12 March 2006

MILOSEVIC DEAD

I'm not shedding any tears for Slobodan Milosevic, a vile monster whose megalomania and cynical manipulation of Serb nationalism turned the disintegration of Yugoslavia into bloody carnage. But it is a pity his death has cheated the process of justice. There are good pieces by Brendan Simms in the Sunday Times (here), Nerma Jelacic in the Observer (here) and Mark Thompson in the Sunday Telegraph (here). Thompson, who reported brilliantly on the end of Yugoslavia for Tribune and the New Statesman, reminds readers of the part played by British, French and American appeasement in sustaining Milosevic in power in the early 1990s, when limited military intervention could have stopped him in his tracks:
John Major was at a loss over the Balkans, while Douglas Hurd was firmly pro-Serb, as were the French president François Mitterrand and his foreign minister Roland Dumas. This trio probably saved Milosevic's bacon in the crucial first year of war. They couldn't save his public reputation, which vied with those of Hitler and Pol Pot.

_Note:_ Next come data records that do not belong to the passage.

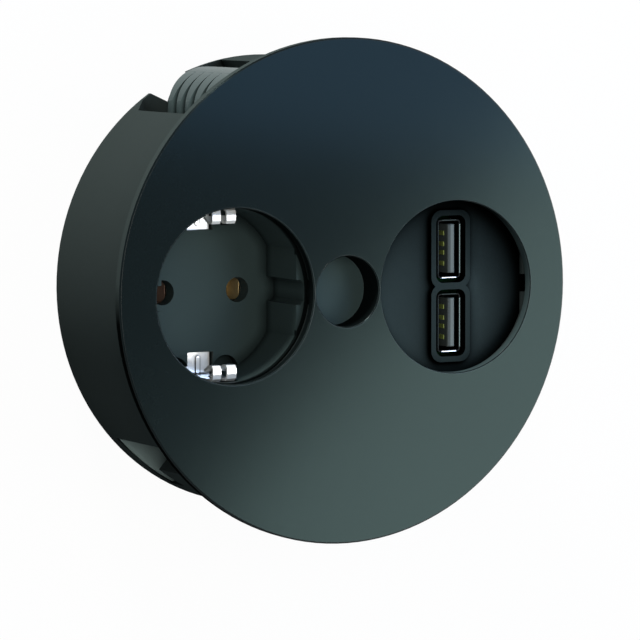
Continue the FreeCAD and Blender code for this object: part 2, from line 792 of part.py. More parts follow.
def usb_tongue(x, y):
    """Plastic tongue that stands in the shell."""
    x += tongue_offset
    tip = shell_z - tongue_recess
    body = block(x - tongue_w / 2, x + tongue_w / 2, y - tongue_h / 2, y + tongue_h / 2,
                 board_top + 1.2, tip)
    edges = [e for e in body.Edges if abs(e.BoundBox.ZMin - tip) < 1e-6]
    return body.makeChamfer(0.2, edges)


def usb_contacts(x, y):
    """Four gilt contacts on the face of the tongue."""
    x += tongue_offset - tongue_w / 2
    tip = shell_z - tongue_recess - gold_start
    return Part.makeCompound([
        block(x - gold_t, x, y + p - gold_w / 2, y + p + gold_w / 2, board_top + 1.2, tip)
        for p in gold_pitches])


# USB supply

def usb_board():
    """Circuit board behind the USB sockets."""
    x0, x1 = [well_offset + x for x in board_x]
    board = block(x0, x1, -board_half, board_half, board_under, board_top)
    return board.cut([cylinder(well_offset + x, y, small_screw_r + 0.2, board_under, board_top)
                      for x, y in board_posts])


def board_screws():
    """Two screws up through the board into the posts of the USB insert."""
    return Part.makeCompound([
        slotted_screw(well_offset + x, y, board_under, -1, small_head_r, small_head_h,
                      small_screw_r, board_t + 7)
        for x, y in board_posts])


def transformer():
    """Small switching transformer: ferrite core round a wound bobbin."""
    x, y = well_offset + core_place[0], core_place[1]
    w, h, depth = core_size
    low, mid = board_under - depth, board_under - depth / 2
    core = block(x - w / 2, x + w / 2, y - h / 5, y + h / 5, low, board_under - depth / 8)
    bobbin = rounded_block(x, y, w * 0.75, h, h / 6, mid - depth / 4, mid + depth / 4)
    flanges = [rounded_block(x, y, w * 0.82, h * 1.06, h / 8, z, z + depth / 12)
               for z in (mid - depth / 3, mid + depth / 4)]
    feet = block(x - w * 0.44, x + w * 0.44, y - h / 2, y + h / 2, mid + depth / 3, board_under)
    return fused([core, bobbin] + flanges + [feet])


def canister(place):
    """Upright electrolytic capacitor with its rolled edge."""
    x, y, r, length = place
    low = board_under - length
    return revolved([(0, board_under), (r * 0.88, board_under), (r * 0.88, board_under - r * 0.15),
                     (r, board_under - r * 0.25), (r * 0.92, board_under - r * 0.45),
                     (r, board_under - r * 0.65), (r, low + r * 0.12), (r * 0.88, low), (0, low)],
                    well_offset + x, y)


def input_capacitor():
    """Reservoir capacitor on the mains side."""
    return canister(input_can)


def output_capacitors():
    """Two smoothing capacitors on the USB side."""
    return Part.makeCompound([canister(place) for place in output_cans])


def supply_chip():
    """Controller chip under the board."""
    x, y = well_offset + chip_place[0], chip_place[1]
    w, h, t = chip_size
    leg_w, span, leg_t = chip_leg
    body = block(x - w / 2, x + w / 2, y - h / 2, y + h / 2, board_under - t - 0.15, board_under - 0.15)
    legs = [block(x + n * chip_pitch - leg_w / 2, x + n * chip_pitch + leg_w / 2, y - span / 2,
                  y + span / 2, board_under - leg_t, board_under)
            for n in (-1.5, -0.5, 0.5, 1.5)]
    return fused([body] + legs)


def nodes():
    """Every sub-part of the socket by its node name."""
    upper, lower = usb_port_places()
    return {
        "swivel_cover": swivel_cover(),
        "pivot_bush": pivot_bush(),
        "pivot_spring": pivot_spring(),
        "pivot_keeper": pivot_keeper(),
        "pivot_screw": pivot_screw(),
        "glide_ring": glide_ring(),
        "housing": housing(),
        "cable_grommet": cable_grommet(),
        "recess_plate": recess_plate(),
        "rear_cover": rear_cover(),
        "rear_screws": rear_screws(),
        "clamp_cam_a": clamp_cam(),
        "clamp_cam_b": opposite(clamp_cam()),
        "cam_spindle_a": cam_spindle(),
        "cam_spindle_b": opposite(cam_spindle()),
        "insert_screws": insert_screws(),
        "socket_insert": socket_insert(),
        "earth_bracket": earth_bracket(),
        "line_contact": pin_contact(-1),
        "neutral_contact": pin_contact(1),
        "contact_carrier": contact_carrier(),
        "carrier_screws": carrier_screws(),
        "terminal_screws": terminal_screws(),
        "usb_insert": usb_insert(),
        "usb_shell_upper": usb_shell(*upper),
        "usb_shell_lower": usb_shell(*lower),
        "usb_tongue_upper": usb_tongue(*upper),
        "usb_tongue_lower": usb_tongue(*lower),
        "usb_contacts_upper": usb_contacts(*upper),
        "usb_contacts_lower": usb_contacts(*lower),
        "usb_board": usb_board(),
        "board_screws": board_screws(),
        "transformer": transformer(),
        "input_capacitor": input_capacitor(),
        "output_capacitors": output_capacitors(),
        "supply_chip": supply_chip(),
    }


def main():
    os.makedirs("parts", exist_ok=True)
    for name, shape in nodes().items():
        if not shape.isValid():
            print("not valid:", name)
        shape.exportStep("parts/%s.step" % name)
        print("%-20s %2d solids %9.1f mm3" % (name, len(shape.Solids), shape.Volume))


main()
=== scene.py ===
import json
import math

import bmesh
import bpy
import numpy as np
from mathutils import Matrix, Vector


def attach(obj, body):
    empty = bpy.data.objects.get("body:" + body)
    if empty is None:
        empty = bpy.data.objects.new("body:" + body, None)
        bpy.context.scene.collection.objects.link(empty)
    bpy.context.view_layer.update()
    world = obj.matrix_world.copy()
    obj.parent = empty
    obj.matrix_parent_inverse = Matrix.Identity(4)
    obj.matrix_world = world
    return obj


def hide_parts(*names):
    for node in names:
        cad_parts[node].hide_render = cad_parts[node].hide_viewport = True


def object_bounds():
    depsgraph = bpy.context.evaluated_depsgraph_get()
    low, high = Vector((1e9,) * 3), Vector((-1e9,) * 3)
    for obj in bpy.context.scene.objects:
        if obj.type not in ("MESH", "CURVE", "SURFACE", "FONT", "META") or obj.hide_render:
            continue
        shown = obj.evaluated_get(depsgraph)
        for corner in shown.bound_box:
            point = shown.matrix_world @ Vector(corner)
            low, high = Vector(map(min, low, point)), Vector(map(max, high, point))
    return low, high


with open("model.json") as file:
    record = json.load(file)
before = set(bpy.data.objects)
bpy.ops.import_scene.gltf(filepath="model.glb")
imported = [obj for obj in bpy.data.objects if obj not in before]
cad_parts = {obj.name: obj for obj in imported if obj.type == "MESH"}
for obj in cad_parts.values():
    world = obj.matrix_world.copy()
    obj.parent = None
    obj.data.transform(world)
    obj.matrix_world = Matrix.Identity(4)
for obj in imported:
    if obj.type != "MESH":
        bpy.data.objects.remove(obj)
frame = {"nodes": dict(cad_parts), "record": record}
cad_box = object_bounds()
scene = bpy.context.scene
MM = 0.001

# Places on the part, from the middle of the cover
WELL_MIDDLE = (-28.5 * MM, 0, 0)
TONGUE_STEP = 29.3 * MM     # the tongues are lighter to the right of this: painted shade on their left part
COVER_TOP, COVER_REACH = 3.7 * MM, 57.5 * MM
EDGE_REACH = 57.2 * MM      # the cover's upright faces further out than this are its outer edge
CUP_REACH = 8.3 * MM        # its level faces nearer than this and lower by the drop are the cup's floor
CUP_DROP = 0.5 * MM
UPRIGHT = 0.6               # a face is upright when its normal rises by less than this, level above it

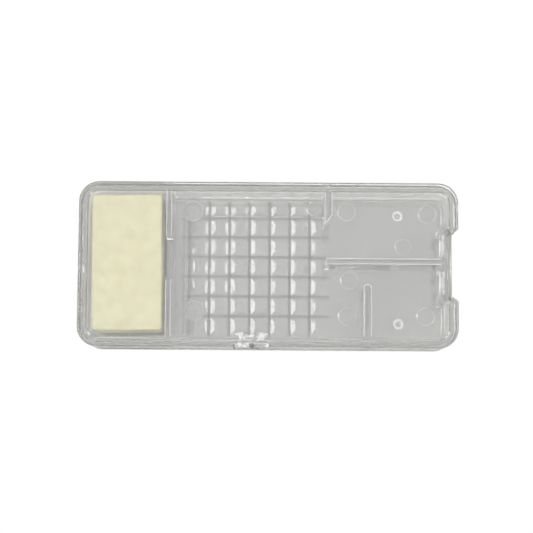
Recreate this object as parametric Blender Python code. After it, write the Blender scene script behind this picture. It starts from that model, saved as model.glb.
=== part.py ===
"""Clear moulded queen cage: a base tray, a clip-on lid, a block of candy and a pull-up exit shutter.

Frame: origin at the centre of the tray's underside, +X towards the exit end, +Y towards the plain long
side (the catch is on the -Y side), +Z up. All lengths are in metres.
"""

import math

import bmesh
import bpy
from mathutils import Matrix

MM = 0.001

# Driving dimensions of the closed box.
LENGTH = 81.5 * MM
WIDTH = 35.6 * MM
HEIGHT = 13.5 * MM
CORNER_RADIUS = 4.4 * MM
FLOOR_THICKNESS = 1.2 * MM
SKIRT_THICKNESS = 1.0 * MM
WALL_THICKNESS = 0.95 * MM
FIT_GAP = 0.12 * MM

# Heights of the levels between the tray and the lid.
SHOULDER_Z = 8.4 * MM
WALL_TOP_Z = 12.2 * MM
PARTITION_TOP_Z = WALL_TOP_Z - 0.09 * MM
LID_UNDERSIDE_Z = WALL_TOP_Z + FIT_GAP
LID_SHOULDER_Z = 12.9 * MM

# Distances in from the outline: to the lid skirt's inner face, the tray wall's outer face and the chamber.
SKIRT_INNER_INSET = SKIRT_THICKNESS
WALL_OUTER_INSET = SKIRT_THICKNESS + FIT_GAP
CHAMBER_INSET = WALL_OUTER_INSET + WALL_THICKNESS
CHAMBER_HALF_WIDTH = WIDTH / 2 - CHAMBER_INSET
CHAMBER_HALF_LENGTH = LENGTH / 2 - CHAMBER_INSET

# The partition between the candy and the bees, with the passage that lets them feed.
CANDY_WALL_X = (-22.0 * MM, -20.75 * MM)
CANDY_PASSAGE_Y = (-3.3 * MM, 5.8 * MM)
CANDY_PASSAGE_SILL_Z = 7.0 * MM

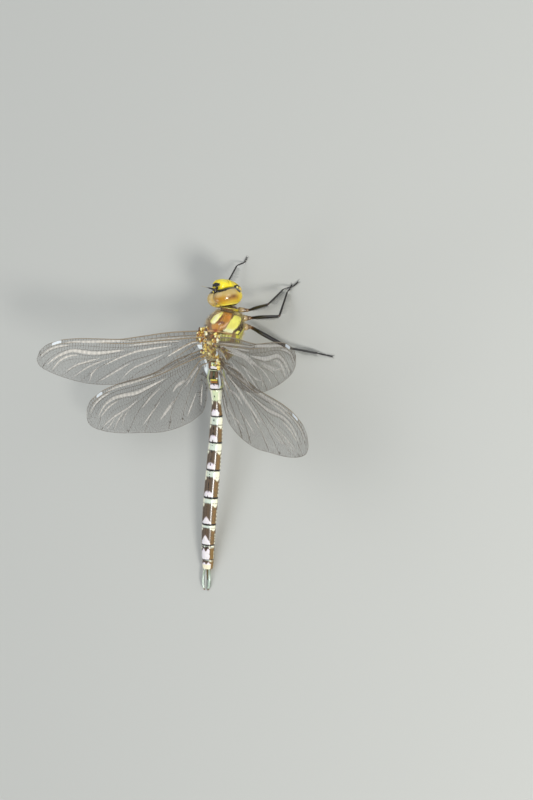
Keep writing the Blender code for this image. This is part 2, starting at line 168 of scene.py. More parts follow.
# %% The floor
bpy.ops.object.select_all(action="DESELECT")
bpy.ops.mesh.primitive_plane_add(size=6.0, location=(0, 0, 0))
floor = bpy.context.active_object
floor.name = "floor"
paper = bpy.data.materials.new("floor_paper")
paper.use_nodes = True
paper.node_tree.nodes["Principled BSDF"].inputs["Base Color"].default_value = (0.60, 0.61, 0.58, 1.0)
paper.node_tree.nodes["Principled BSDF"].inputs["Roughness"].default_value = 0.9
floor.data.materials.append(paper)
floor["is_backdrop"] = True
print("floor laid")

# %% [markdown]
# ## Tools for growing a plate
# An insect's shell is a row of rings: the thorax, each abdomen ring and each leg bone
# is a tube whose girth changes along its length. So each is grown as by hand: a circle
# is drawn, then extruded and resized from station to station, and smoothed with a
# Subdivision Surface modifier. It could be carved from a ball, but extruding keeps rows
# of points along and around the plate, which the relief and the markings need.

# %% Growing and smoothing
def pick_up(piece):
    """Makes one object the only selected and the active one."""
    bpy.ops.object.select_all(action="DESELECT")
    piece.select_set(True)
    bpy.context.view_layer.objects.active = piece
    return piece


def points_of(piece):
    """The places of a piece's points, one row each."""
    flat = np.empty(len(piece.data.vertices) * 3)
    piece.data.vertices.foreach_get("co", flat)
    return flat.reshape(-1, 3)


def new_piece(name, points, faces):
    """A new object from points and faces."""
    mesh = bpy.data.meshes.new(name)
    mesh.from_pydata([tuple(point) for point in points], [], faces)
    piece = bpy.data.objects.new(name, mesh)
    bpy.context.scene.collection.objects.link(piece)
    return pick_up(piece)


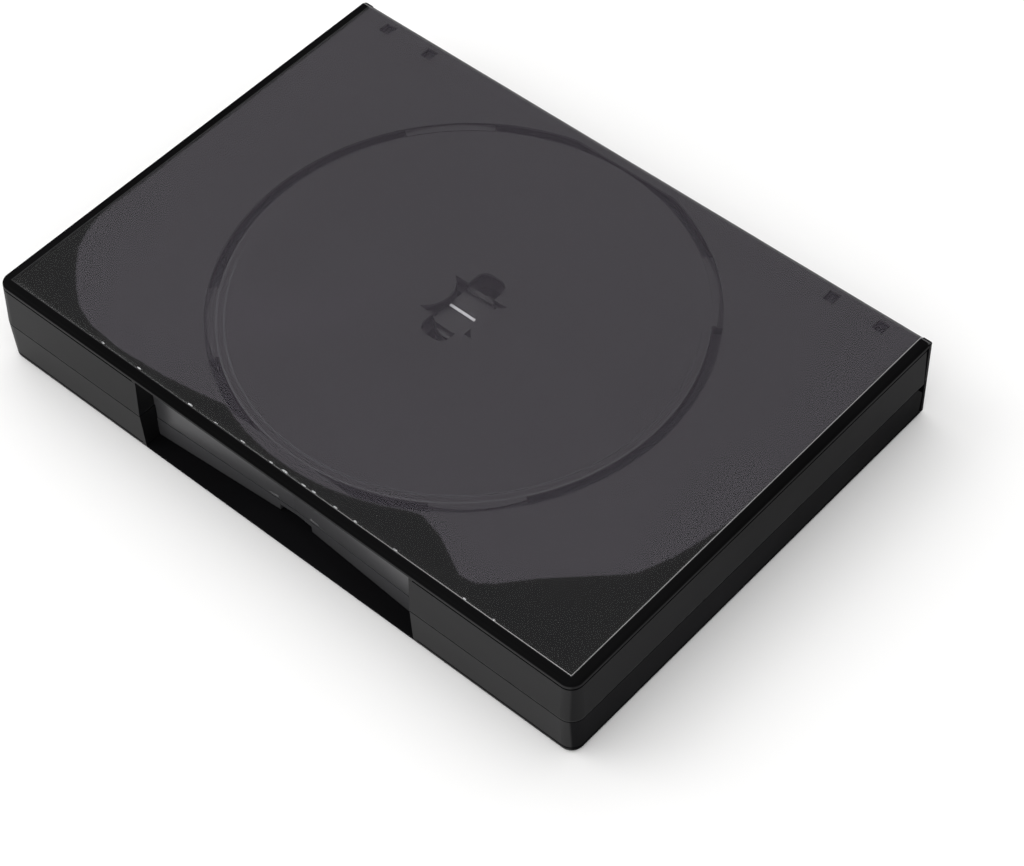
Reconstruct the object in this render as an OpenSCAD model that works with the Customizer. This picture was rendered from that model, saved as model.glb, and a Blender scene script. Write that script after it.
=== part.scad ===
/* [Case] */
// Length of the closed case along its spine
case_length = 190; // [185:1:240]
// Depth of the closed case from the opening edge to the spine's outer face
case_depth = 135; // [135:1:180]
// Thickness of the closed case
case_height = 27; // [27:0.5:40]
// Height of the joint line between the two covers
joint_line = 13; // [12:0.5:16]

/* [Shell] */
// Thickness of the flat panels
panel_t = 1.4; // [1.2:0.1:1.8]
// Thickness of the side walls
wall_t = 1.5; // [1.2:0.1:2]
// How far a side wall leans out from its panel to the joint line
wall_lean = 0.5; // [0:0.1:1]
// Radius of the two corners at the opening edge, in plan
corner_r = 4; // [3:0.5:8]
// Radius of the panel's outer edge
edge_r = 1.1; // [0.6:0.1:1.2]
// Depth of the shadow line under the panel's edge
shadow_depth = 0.45; // [0.2:0.05:0.6]
// Height of the shadow line
shadow_w = 0.5; // [0.3:0.1:0.8]
// Gap between the two covers' walls at the joint line
joint_gap = 0.3; // [0.1:0.05:0.5]

/* [Disc place] */
// Centre of the discs, measured from the middle of the case towards the spine
disc_y = 2; // [1.9:0.1:4]
// Inside radius of the wall around a disc
ring_in_r = 60.5; // [60.3:0.1:61]
// Outside radius of that wall on a cover
ring_out_r = 64.6; // [63:0.1:65]
// Thickness of the hollow wall's skin
ring_skin = 0.7; // [0.6:0.05:0.9]
// Direction of the finger gaps from the long axis
gap_dir = 45; // [35:1:55]
// Width of a finger gap, as an angle
gap_angle = 20; // [10:1:30]
// Width of the flat outside rest for the disc's rim
rim_seat_w = 1.7; // [1:0.1:2.5]
// Radius of the rest around the hub
seat_r = 17; // [15:0.5:18]
// Height of that rest above the panel
seat_h = 0.6; // [0.4:0.1:0.8]

/* [Hub] */
// Radius of the hub, for a disc with a 15 mm hole
hub_r = 7.35; // [7.2:0.05:7.4]
// How far the catch stands out past the hub
catch_out = 0.35; // [0.2:0.05:0.5]
// Height of a cover's hub above its outer face
cover_hub_top = 3.8; // [3.6:0.1:4.2]
// Height of a tray's hub above the tray's middle plane
tray_hub_top = 3.1; // [2.9:0.1:3.3]
// Width of the button across the hub
button_w = 9.4; // [8.5:0.1:9.6]
// Width of the long slot under the hub
lobe_w = 8.6; // [7:0.1:9]
// Length of the long slot under the hub
lobe_l = 25; // [20:0.5:26]
// Half width across the pointed ends of the hub's cut-out
horn_x = 8.6; // [8:0.1:9]
// Half length across the pointed ends
horn_y = 6.6; // [5:0.1:7]
// Half width of the cut-out's waist
waist_x = 5; // [4.9:0.1:5.4]

/* [Thumb notch] */
// Width of the notch in the opening edge
notch_w = 90; // [60:1:110]
// Depth of the notch at its ends
notch_end_d = 5; // [4:0.1:7]
// Depth of the notch in the middle
notch_mid_d = 7.9; // [5:0.1:8]
// Thickness of the notch's walls
notch_wall = 1.2; // [1:0.1:1.5]
// Height of the lower notch wall at its ends
notch_end_h = 8.2; // [6:0.1:10]
// Height of the lower notch wall in the middle
notch_mid_h = 5.2; // [4.6:0.1:10]
// Width of the latch window in the lower notch wall
latch_w = 10.6; // [6:0.1:14]

/* [Tray] */
// Thickness of a tray's plate
tray_t = 1.2; // [1:0.1:1.4]
// Height of a tray's ribs above its middle plane
tray_rib_h = 2.4; // [1.8:0.1:2.4]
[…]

Then David Owen decided, as senior European negotiator, that he had no alternative but to engage with Milosevic - and so promoted him as the key to peace. After Owen stepped down, the baton passed to Bill Clinton's envoy, Richard Holbrooke. Like other sophisticated diplomats, these men thought they had a special bond with the butcher of Belgrade (an entirely apt tabloid tag).